Frankly, tollway officials say, the system is relatively sound and enforcement must be strict to ensure people keep paying when there are no longer gates to stop them.

"We give you the benefit of the doubt of making a mistake," McGinnis said. "People out there just don't have tolerance for toll violators when they are paying their fair share every day."

Tolls of the future

Tollway officials announced last month that they would look at building a Route 53 north extension, the West suburban Prairie Parkway, the O'Hare western bypass and the south suburban Illiana Expressway.

They also are considering tolls on the Eisenhower Expressway and raising fees during rush hour to discourage congestion.

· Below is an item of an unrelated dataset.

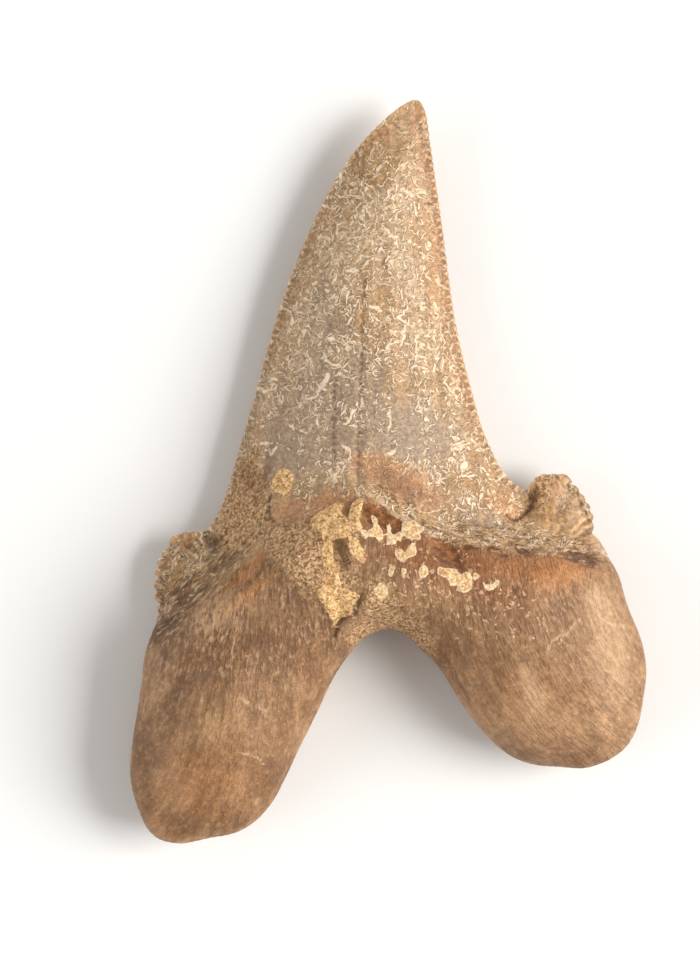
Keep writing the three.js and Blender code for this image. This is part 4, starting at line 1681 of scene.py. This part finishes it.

The success of all these projects hinges on Open Road Tolling, which eliminated backups caused by cars lining up to pay their tolls in favor of electronic charges. If the electronic system that catches toll cheats in I-PASS lanes isn't sound, experts say, the public may find it that much harder to accept the expansions officials envision.

"This will really erode public confidence in (the tollway's) ability to carry out what they are supposed to do," said Joseph DiJohn, director of the University of Chicago's Metropolitan Transportation Support Initiative.

"It will make it very difficult to get public support" for future projects, he added, if the problems aren't fixed.

Yet, electronic toll enforcement across the nation is still in its infancy and problems are not unexpected, said Neil Gray, director of government affairs for the International Bridge, Tunnel and Turnpike Association.

"There is really not a handbook of best practices," he said.

Erring on the side of strict enforcement is usually a good practice, he said.

"If people know that your system is not tight, they are prone to test it themselves, and if you have a strong enforcement system, it makes it fair for everybody," he said.

Regardless, McGinnis said the tollway will be open to changes and improvements to its violation enforcement system should better technology or policies become available down the road.

"The system is continually evaluated, and we are always looking for ways to improve it," she said.